Begin COLLECTED DATA

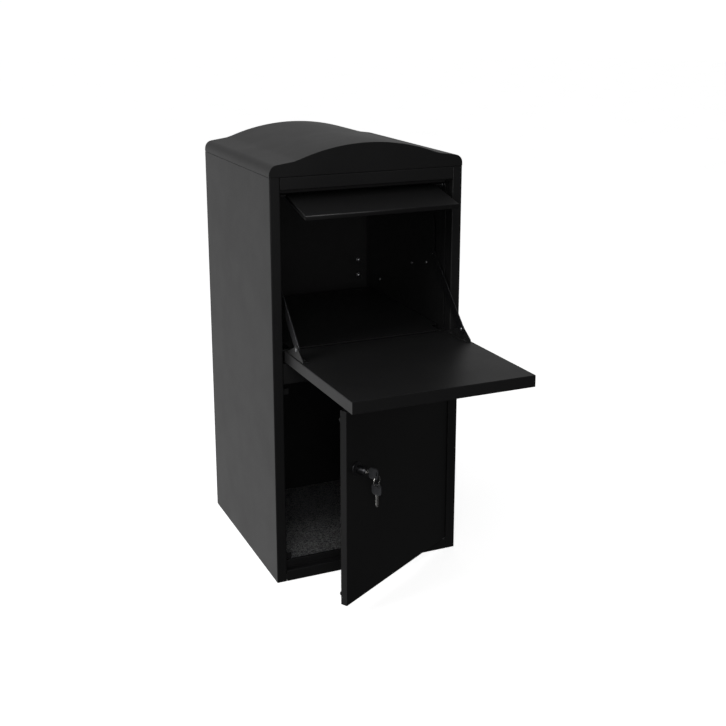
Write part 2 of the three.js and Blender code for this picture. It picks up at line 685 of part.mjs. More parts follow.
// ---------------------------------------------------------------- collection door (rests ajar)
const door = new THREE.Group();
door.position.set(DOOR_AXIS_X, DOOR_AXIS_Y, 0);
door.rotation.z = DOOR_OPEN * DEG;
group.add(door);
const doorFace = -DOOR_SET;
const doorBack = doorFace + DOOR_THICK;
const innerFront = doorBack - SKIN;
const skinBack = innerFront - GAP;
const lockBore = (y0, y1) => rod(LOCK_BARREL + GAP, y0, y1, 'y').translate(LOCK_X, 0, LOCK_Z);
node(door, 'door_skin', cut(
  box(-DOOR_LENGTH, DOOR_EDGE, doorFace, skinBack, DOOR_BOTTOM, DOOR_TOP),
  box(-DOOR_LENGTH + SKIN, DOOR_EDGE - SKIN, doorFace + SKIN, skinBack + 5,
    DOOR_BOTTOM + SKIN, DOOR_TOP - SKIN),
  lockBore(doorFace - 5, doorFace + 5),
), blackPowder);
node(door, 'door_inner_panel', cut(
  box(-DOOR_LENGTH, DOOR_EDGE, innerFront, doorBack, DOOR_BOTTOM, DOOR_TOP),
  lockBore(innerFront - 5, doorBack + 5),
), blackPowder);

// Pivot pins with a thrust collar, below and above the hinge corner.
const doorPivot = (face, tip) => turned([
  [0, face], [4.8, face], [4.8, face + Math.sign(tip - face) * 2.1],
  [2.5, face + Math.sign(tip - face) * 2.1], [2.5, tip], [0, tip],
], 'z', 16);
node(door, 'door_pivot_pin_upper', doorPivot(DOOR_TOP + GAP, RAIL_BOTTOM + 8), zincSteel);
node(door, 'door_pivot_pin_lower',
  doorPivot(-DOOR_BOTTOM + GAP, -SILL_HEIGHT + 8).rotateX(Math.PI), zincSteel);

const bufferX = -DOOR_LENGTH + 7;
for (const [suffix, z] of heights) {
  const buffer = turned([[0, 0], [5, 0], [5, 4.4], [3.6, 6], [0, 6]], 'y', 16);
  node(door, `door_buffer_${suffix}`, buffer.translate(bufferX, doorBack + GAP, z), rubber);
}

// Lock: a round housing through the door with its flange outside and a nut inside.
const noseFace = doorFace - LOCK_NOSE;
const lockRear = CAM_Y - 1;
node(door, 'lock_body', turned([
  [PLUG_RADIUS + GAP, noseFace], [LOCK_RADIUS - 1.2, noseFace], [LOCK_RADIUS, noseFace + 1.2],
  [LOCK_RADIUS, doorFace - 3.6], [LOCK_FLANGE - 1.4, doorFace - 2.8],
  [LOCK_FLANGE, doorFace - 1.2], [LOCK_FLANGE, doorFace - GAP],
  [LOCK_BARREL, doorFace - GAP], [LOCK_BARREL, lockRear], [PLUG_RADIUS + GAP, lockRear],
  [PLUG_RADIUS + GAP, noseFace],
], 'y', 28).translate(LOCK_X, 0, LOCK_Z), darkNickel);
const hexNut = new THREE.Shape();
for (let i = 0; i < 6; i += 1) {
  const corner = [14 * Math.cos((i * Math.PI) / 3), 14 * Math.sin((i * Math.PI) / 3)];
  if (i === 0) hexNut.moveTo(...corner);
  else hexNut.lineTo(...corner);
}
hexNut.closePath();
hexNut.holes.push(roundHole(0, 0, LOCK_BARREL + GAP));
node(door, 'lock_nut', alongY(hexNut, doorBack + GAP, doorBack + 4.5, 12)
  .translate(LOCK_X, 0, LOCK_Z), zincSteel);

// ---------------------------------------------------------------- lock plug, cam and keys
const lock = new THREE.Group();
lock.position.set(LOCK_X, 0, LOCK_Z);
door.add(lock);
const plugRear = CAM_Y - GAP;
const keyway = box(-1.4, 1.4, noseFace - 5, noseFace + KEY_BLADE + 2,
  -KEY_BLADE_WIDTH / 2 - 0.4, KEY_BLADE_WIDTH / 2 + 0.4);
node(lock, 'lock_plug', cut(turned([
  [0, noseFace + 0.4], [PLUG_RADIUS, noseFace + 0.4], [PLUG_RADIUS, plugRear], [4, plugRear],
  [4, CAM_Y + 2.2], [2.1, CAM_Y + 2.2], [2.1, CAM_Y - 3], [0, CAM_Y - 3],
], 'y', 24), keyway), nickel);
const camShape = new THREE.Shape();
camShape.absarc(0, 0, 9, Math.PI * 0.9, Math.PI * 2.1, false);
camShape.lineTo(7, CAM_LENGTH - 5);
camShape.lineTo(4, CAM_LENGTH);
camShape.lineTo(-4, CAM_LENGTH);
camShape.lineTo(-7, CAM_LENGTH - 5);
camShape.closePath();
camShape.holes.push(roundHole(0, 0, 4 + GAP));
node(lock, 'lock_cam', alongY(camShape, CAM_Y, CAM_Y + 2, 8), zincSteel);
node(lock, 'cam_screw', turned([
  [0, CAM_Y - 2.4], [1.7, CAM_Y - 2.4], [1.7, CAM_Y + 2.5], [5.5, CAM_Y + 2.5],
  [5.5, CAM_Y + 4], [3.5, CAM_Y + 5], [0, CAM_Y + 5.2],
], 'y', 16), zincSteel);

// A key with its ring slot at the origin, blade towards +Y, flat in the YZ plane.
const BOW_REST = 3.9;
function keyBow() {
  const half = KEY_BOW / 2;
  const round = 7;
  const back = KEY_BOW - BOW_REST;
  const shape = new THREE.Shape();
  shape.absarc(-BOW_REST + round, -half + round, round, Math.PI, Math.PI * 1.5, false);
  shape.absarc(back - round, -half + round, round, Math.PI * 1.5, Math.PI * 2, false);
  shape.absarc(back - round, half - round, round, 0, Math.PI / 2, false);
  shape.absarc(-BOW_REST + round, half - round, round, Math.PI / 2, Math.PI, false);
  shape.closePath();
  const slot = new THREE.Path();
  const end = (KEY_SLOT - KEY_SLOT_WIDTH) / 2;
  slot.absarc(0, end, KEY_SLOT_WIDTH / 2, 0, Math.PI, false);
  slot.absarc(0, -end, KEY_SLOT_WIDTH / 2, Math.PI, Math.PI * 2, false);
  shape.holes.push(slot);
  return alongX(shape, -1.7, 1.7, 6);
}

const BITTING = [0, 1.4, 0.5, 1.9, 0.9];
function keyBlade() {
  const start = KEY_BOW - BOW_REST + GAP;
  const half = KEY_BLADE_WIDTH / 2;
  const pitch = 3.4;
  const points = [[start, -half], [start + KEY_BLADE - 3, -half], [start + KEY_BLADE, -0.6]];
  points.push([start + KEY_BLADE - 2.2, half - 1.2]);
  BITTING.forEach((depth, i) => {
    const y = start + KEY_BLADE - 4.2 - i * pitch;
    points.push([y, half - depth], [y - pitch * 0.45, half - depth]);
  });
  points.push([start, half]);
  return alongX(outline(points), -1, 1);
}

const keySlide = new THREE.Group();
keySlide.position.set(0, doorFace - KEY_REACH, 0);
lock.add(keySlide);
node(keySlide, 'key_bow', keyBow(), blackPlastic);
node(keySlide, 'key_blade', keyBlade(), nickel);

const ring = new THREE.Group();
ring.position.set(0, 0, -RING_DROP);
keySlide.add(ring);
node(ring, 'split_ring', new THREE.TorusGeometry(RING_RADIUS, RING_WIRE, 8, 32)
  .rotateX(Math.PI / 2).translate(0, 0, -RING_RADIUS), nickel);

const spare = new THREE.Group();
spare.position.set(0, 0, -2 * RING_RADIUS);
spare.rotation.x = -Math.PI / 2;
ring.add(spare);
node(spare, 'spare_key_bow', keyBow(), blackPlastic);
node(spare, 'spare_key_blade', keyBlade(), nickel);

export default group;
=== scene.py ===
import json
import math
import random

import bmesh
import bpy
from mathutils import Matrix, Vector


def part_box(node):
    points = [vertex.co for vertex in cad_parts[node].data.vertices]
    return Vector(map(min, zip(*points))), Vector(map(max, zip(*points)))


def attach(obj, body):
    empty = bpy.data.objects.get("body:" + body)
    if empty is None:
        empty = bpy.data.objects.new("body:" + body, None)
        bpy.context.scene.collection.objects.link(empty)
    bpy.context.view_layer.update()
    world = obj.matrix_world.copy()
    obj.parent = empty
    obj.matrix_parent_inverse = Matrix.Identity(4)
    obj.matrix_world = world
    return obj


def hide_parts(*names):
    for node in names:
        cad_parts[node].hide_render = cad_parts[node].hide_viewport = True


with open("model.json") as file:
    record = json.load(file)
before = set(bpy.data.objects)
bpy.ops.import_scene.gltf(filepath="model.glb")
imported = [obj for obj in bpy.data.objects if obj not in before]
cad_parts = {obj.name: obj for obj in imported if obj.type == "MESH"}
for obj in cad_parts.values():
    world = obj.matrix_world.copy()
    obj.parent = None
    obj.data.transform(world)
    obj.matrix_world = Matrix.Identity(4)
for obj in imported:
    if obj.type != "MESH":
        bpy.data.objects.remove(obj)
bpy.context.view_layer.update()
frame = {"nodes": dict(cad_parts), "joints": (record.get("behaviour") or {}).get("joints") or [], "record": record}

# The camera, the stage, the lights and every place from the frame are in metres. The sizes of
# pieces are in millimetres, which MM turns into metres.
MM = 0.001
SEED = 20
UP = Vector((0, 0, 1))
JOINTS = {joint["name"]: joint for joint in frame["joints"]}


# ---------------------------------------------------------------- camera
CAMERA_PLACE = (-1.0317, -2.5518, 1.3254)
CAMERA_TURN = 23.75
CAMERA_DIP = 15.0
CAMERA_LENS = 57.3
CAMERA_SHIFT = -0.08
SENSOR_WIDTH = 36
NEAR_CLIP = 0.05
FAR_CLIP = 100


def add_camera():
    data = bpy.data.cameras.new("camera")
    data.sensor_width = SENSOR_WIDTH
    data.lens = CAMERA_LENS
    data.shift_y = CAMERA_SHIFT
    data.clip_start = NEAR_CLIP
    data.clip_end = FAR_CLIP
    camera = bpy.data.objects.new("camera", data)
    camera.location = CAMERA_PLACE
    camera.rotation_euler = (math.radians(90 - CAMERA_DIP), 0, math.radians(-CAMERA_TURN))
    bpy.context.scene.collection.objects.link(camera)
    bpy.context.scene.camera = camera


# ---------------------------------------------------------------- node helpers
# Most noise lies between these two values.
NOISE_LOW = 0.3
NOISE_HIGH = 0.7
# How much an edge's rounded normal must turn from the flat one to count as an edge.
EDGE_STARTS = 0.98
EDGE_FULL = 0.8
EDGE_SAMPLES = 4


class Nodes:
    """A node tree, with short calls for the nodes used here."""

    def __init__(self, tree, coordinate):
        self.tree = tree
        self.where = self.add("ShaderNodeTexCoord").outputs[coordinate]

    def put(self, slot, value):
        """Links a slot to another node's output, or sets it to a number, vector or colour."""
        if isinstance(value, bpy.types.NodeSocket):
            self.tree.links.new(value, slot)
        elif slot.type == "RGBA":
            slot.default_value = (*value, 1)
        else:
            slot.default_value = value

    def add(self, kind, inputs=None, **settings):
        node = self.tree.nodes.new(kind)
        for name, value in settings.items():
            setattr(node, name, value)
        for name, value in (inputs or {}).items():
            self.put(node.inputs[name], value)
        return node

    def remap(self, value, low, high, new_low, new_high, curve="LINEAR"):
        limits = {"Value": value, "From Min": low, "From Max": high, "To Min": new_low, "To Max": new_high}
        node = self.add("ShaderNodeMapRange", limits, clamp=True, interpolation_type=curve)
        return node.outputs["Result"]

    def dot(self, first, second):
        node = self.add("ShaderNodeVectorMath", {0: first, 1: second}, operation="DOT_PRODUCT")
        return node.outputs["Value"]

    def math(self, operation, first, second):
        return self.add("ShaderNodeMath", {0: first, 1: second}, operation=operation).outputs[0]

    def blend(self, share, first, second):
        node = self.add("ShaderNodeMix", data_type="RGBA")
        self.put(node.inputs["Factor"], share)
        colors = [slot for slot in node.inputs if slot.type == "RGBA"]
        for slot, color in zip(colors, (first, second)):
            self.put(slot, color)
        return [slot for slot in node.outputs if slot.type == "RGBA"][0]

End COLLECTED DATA

WHAT YOU WILL DO:
Only the lines from the one containing "const spare = new THREE.Group();" through the one containing "obj.parent = empty" are to be reproduced, exactly as they appear.

REPLY TO THE TASK:
const spare = new THREE.Group();
spare.position.set(0, 0, -2 * RING_RADIUS);
spare.rotation.x = -Math.PI / 2;
ring.add(spare);
node(spare, 'spare_key_bow', keyBow(), blackPlastic);
node(spare, 'spare_key_blade', keyBlade(), nickel);

export default group;
=== scene.py ===
import json
import math
import random

import bmesh
import bpy
from mathutils import Matrix, Vector


def part_box(node):
    points = [vertex.co for vertex in cad_parts[node].data.vertices]
    return Vector(map(min, zip(*points))), Vector(map(max, zip(*points)))


def attach(obj, body):
    empty = bpy.data.objects.get("body:" + body)
    if empty is None:
        empty = bpy.data.objects.new("body:" + body, None)
        bpy.context.scene.collection.objects.link(empty)
    bpy.context.view_layer.update()
    world = obj.matrix_world.copy()
    obj.parent = empty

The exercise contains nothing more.